Un anno orribile, ma qualunque anno in realtà, come quello vissuto dall’Acea Virtus Roma, merita alla fine, un riepilogo, un riassunto dei fatti e dei protagonisti della stagione. In questo caso alla fine di ogni personalissimo giudizio sui singoli giocatori della Virtus, ho accostato il titolo di un film che rappresenti la sintesi del mio pensiero su ognuno di loro. Per sdrammatizzare. Anche perché per tutti quanti valgono i fattori Saibene e Caja, i due allenatori che in certi casi hanno tirato fuori il peggio da questi ragazzi, non il meglio.
Olasewere: una forza della natura quasi mai sotto controllo. I miglioramenti tecnici sono stati evidenti nel corso del campionato, ma certi atteggiamenti ed i troppi falli ingenui per non dire sciocchi commessi dal nigeriano, ne hanno limitato il potenziale in modo incredibile. Eppure qualche partita la Virtus l’ha vinta grazie a lui.
Zona d’ombra
Meini: il vero atleta del gruppo considerando età e chilometraggio del motore. Perfetto nella prima parte e sino a metà della stagione, molto a vuoto verso la fine quando Caja lo ha cotto al punto che nei Playout è stato irriconoscibile.
Salvate il soldato Ryan
Maresca: un mago, un jolly. La sua tecnica, la sua fantasia e la dedizione alla causa romana lo hanno sostenuto e ci hanno deliziato ben oltre quello che dice la sua carta d’identità e le migliaia di partite che anche lui ha giocato. Uno dei migliori senza dubbio.
Pulp Fiction
Callahan: ecco l’altro che per tutta la stagione non ha mai mollato, salvo qualche passaggio a vuoto più che comprensibile. Anche versatile quando è stato necessario giocare da sotto oltre che tirare da tre, il vero totem della squadra anche come modi di fare in campo.

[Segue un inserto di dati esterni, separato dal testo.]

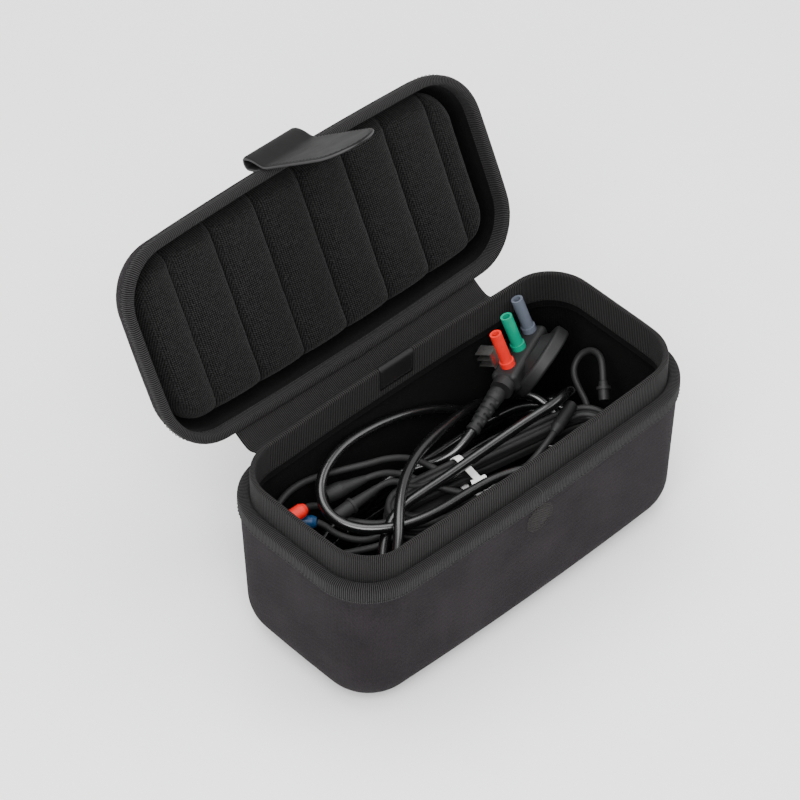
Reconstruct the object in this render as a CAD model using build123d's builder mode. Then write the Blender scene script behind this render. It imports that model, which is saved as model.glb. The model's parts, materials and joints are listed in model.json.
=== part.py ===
from build123d import *
from math import cos, pi, radians, sin, tan
import os

os.makedirs("parts", exist_ok=True)

# Semi-rigid carrying case with a set of measuring leads, lid standing open.
# Origin: centre of the case's flat bottom. +X along the case, -Y its front, +Z up. Millimetres.

# ---------------------------------------------------------------- driving dimensions
LENGTH = 300.0          # rim length, middle of the short ends
WIDTH = 146.0           # rim width, middle of the long sides
SIDE_BOW = 4.0          # how far each long side bows out between its corners
END_BOW = 1.5
CORNER_R = 40.0
RIM_Z = 118.0           # height of the base's bound rim
SLOPE = 0.038           # inward lean of the walls, mm for each mm away from the rim
BOTTOM_R = 30.0         # rounding along the bottom edge
TAPE = 1.0              # binding tape thickness
BASE_WALL = 6.0
BASE_FLOOR = 5.0
LINING = 1.0
TAPE_LEG = 12.5         # height of the base tape on the outside
COLLAR_INSET = 8.4      # collar outer face, in from the rim edge
COLLAR_TOP = 19.5       # collar height above the rim
COLLAR_FOOT = 10.0      # collar depth below the rim
COLLAR_SKIN = 0.8
COLLAR_BOARD = 2.0

LID_HEIGHT = 30.0
LID_SLOPE = 0.1
LID_EDGE_R = 20.0
LID_WALL = 3.6
LID_ROOF = 3.6
LID_SKIN = 0.8
LID_SEAT = 0.4          # clear gap between the two rims when shut
LID_TAPE_LEG = 9.0
PAD_INSET = 13.4
PAD_THICK = 12.0
LID_ANGLE = 115.9       # how far the lid stands open from shut
HINGE_Y = 83.2
HINGE_Z = 110.9
WEB_HALF = 105.0        # half width of the fabric hinge
WEB_THICK = 1.2

STRAP_W = 44.0
STRAP_LEN = 84.0        # tongue length below the lid's rim
LEATHER = 1.1
STRAP_TILT = 12.0       # the tongue springs this far away from the wall
MAGNET_R = 9.0
MAGNET_DROP = 24.4      # magnet centre below the base rim

CORD_D = 7.0            # sheathed mains cord
LEAD_D = 4.5            # single insulated test lead
SLEEVE_R = 4.0
SLEEVE_BORE = 2.5
SLEEVE_LEN = 27.0
SLEEVE_PITCH = 17.0
CONTACT_FOOT = 6.0      # the metal contact starts this far above the sleeve's foot
CONTACT_LEN = 15.0
CONTACT_BORE = 1.9
BLOCK_H = 14.0
NECK_R = 7.5
FLANGE_R = 26.0
FLANGE_THICK = 9.0
SOCKET_R = 19.5
SOCKET_DEEP = 7.0

COIL_X = 115.5          # half length and half width of the cord coil, at its centreline
COIL_Y = 41.5
COIL_WIDE = 9.0
COIL_LOW = 7.0
COIL_TOP = 60.5
HANK_LEN = 177.0        # bundle of leads tied at its middle
HANK_WIDE = 44.0
HANK_LOW = 61.0
HANK_HIGH = 19.0
HANK_ANGLE = 9.9
TIE_AT = -25.0
TIE_WIDE = 5.0


# ---------------------------------------------------------------- helpers
def draw_outline(sketch, inset):
    """Draw the case outline, `inset` inside the rim's outer edge, in an open sketch."""
    x = LENGTH / 2 - END_BOW
    y = WIDTH / 2 - SIDE_BOW
    with BuildLine() as line:
        ThreePointArc((-x, -y), (0, -y - SIDE_BOW), (x, -y))
        ThreePointArc((x, -y), (x + END_BOW, 0), (x, y))
        ThreePointArc((x, y), (0, y + SIDE_BOW), (-x, y))
        ThreePointArc((-x, y), (-x - END_BOW, 0), (-x, -y))
    make_face(line.edges())
    fillet(sketch.vertices(), radius=CORNER_R)
    if inset:
        offset(amount=-inset)


def case_form(rim, inset, near, far, radius=0.0, slope=SLOPE):
    """Block of the case outline between two heights off a rim plane, its far edge rounded."""
    with BuildPart() as form:
        with BuildSketch(rim.offset(near)) as near_outline:
            draw_outline(near_outline, inset + slope * abs(near))
        with BuildSketch(rim.offset(far)) as far_outline:
            draw_outline(far_outline, inset + slope * abs(far))
        loft(sections=[near_outline.sketch, far_outline.sketch], ruled=True)
        if radius:
            ends = form.faces().sort_by(Axis(rim.origin, rim.z_dir))
            fillet(ends[0 if far < near else -1].edges(), radius=radius)
    return form.part


def finish(name, shape):
    """Label one finished piece and write it."""
    shape.label = name
    export_step(shape, f"parts/{name}.step")


def bend_radii(points):
    """Arc radius at each corner of a cord route: as large as its two runs allow."""
    radii = []
    for before, here, after in zip(points, points[1:], points[2:]):
        run_in = Vector(here) - Vector(before)
        run_out = Vector(after) - Vector(here)
        half_turn = radians(run_in.get_angle(run_out)) / 2
        radii.append(0.45 * min(run_in.length, run_out.length) / tan(half_turn))
    return radii


def cord_tube(name, points, diameter):
    """Sweep one free stretch of cord along straight runs joined by tangent arcs."""
    radii = bend_radii(points)
    with BuildPart() as tube:
        with BuildLine() as path:
            FilletPolyline(*points, radius=radii)
        with BuildSketch(path.line ^ 0):
            Circle(diameter / 2)
        sweep()
    length = sum(edge.length for edge in path.edges())
    expected = pi * diameter**2 / 4 * length
    print(f"{name}: length {length:.0f}, volume ratio {tube.part.volume / expected:.3f},"
          f" radii {[round(r) for r in radii]}")
    finish(name, tube.part)


def aim(start, end):
    """Plane at `start` whose normal points towards `end`."""
    return Plane(origin=start, z_dir=(Vector(end) - Vector(start)).normalized())


def distance(start, end):
    return (Vector(end) - Vector(start)).length


# ---------------------------------------------------------------- base: shell, lining, tape, collar
base_rim = Plane.XY.offset(RIM_Z)
shell_outer = case_form(base_rim, TAPE, -TAPE, -RIM_Z, BOTTOM_R)
cavity = case_form(base_rim, TAPE + BASE_WALL, 0, BASE_FLOOR - RIM_Z, BOTTOM_R - 8.5)
lined_cavity = case_form(base_rim, TAPE + BASE_WALL + LINING, 0,
                         BASE_FLOOR + LINING - RIM_Z, BOTTOM_R - 9.5)
magnet_z = RIM_Z - MAGNET_DROP
front_y = -WIDTH / 2 + TAPE + SLOPE * MAGNET_DROP
front_face = Plane(origin=(0, front_y, magnet_z), x_dir=(1, 0, 0), z_dir=(0, -1, -SLOPE))

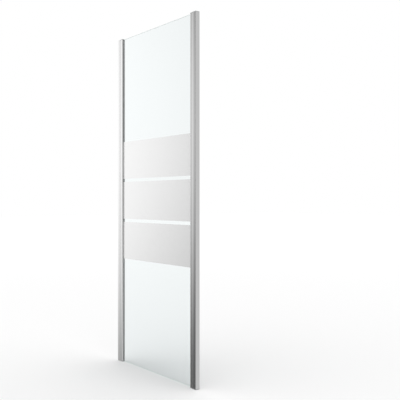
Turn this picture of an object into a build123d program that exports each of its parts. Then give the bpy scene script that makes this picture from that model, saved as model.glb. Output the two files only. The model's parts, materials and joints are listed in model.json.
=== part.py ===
from build123d import *
import os

# Fixed shower screen: a clear glass panel with three silver bands, held between a wall
# channel and a corner post. The glass is glazed into two like stiles. The wall stile
# slides in the wall channel to suit the wall, and is then clamped.
# Frame: the origin is at the foot of the wall face, +X runs along the screen away from
# the wall, +Y points into the shower and +Z is up. All sizes are in millimetres.

# Overall size
screen_height = 1900.0
screen_width = 760.0
profile_thickness = 25.0

# Glass and its silver bands
glass_thickness = 6.0
glass_arris = 0.6
glass_top_gap = 4.0
band_height = 216.0
band_gap = 18.0
band_film = 0.15
band_side_gap = 0.2

# Wall channel
channel_wall = 1.2
channel_web = 1.8
channel_corner = 1.2
channel_tip = 0.2
sealant_groove_width = 2.0
sealant_groove_depth = 0.5
sealant_groove_offset = 8.0
wall_hole_radius = 2.5
wall_countersink_radius = 3.4
wall_countersink_angle = 90.0
wall_hole_count = 4
wall_hole_end = 110.0

# Glazing stile, the same extrusion on both sides of the glass
stile_depth = 42.5
stile_wall = 1.4
stile_corner = 1.0
stile_mouth_corner = 4.0
stile_inner_corner = 0.4
pocket_depth = 14.0
glass_grip = 11.0
seat_rib_length = 6.0
seat_rib_wall = 1.2
seat_rib_gap = 1.2

# Gaskets, packers and pads around the glass
gasket_thickness = 2.4
gasket_nose = 0.6
gasket_nose_face = 1.0
gasket_hook = 1.4
gasket_hook_width = 1.5
gasket_tail = 7.6
gasket_tail_end = 1.0
gasket_clearance = 0.05
packer_height = 60.0
packer_count = 3
packer_side_clearance = 0.2
packer_end = 250.0
pad_thickness = 1.0
pad_length = 9.0
pad_side_clearance = 0.1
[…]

Corvo Rosso non avrai il mio scalpo
Voskuil: un giocatore da sistema perfetto, inserito in una squadra che non ha mai avuto un sistema. La sua bravura come tiratore non è in discussione, quello che è discutibile è la sua utilità in una squadra come la Virtus di quest’anno, anche se senza di lui altro che Playout…
Il cavaliere oscuro
Bonfiglio: pochi centimetri ma tanta fierezza e tanta voglia di dimostrare che in questa categoria, la A2, lui può starci ed anche bene. Poco utilizzato all’inizio, quando è stato chiamato in causa ha fatto sempre il suo dovere ma non può essere decisivo.
Una vita al massimo
Benetti: sono stato uno di quelli che lo ha difeso per tanto tempo perché vedevo in lui un fisico strapotente ed atletico, adatto per giocare a pallacanestro come pochi. Ma l’atteggiamento e le distrazioni dimostrate sono state troppe anche per un giovane alla prima esperienza importante in A2.
Sotto il vestito niente
Casagrande: un altro con tanta voglia di lottare e di farsi notare, ma il più delle volte con molta confusione perché spesso la sensazione era che venisse messo in campo per disperazione e senza grandi indicazioni su cosa fare.
Fà la cosa giusta
Leonzio: poco, molto poco per quello che all’inizio è stato quasi considerato un eroe visto che i maltrattamenti subiti da Saibene hanno portato l’arrivo di Caja. Poi qualche buon spezzone di gara con dei buoni canestri da tre ed un lunghissimo inverno e primavera in panchina.
La cosa
Flamini: alla sua età, dopo un anno e mezzo d’inattività, ha dimostrato che pure in una situazione disagiata come quella della Virtus, l’esperienza applicata come si deve può dare frutti importanti. Nei Playout qualche suo tiro da tre è stato importantissimo e le sue giocate difensive altrettanto.
Zelig
Zambon: ingiudicabile se non per il tifo e la passione che ci ha messo per tutto l’anno ad incitare e sostenere i compagni.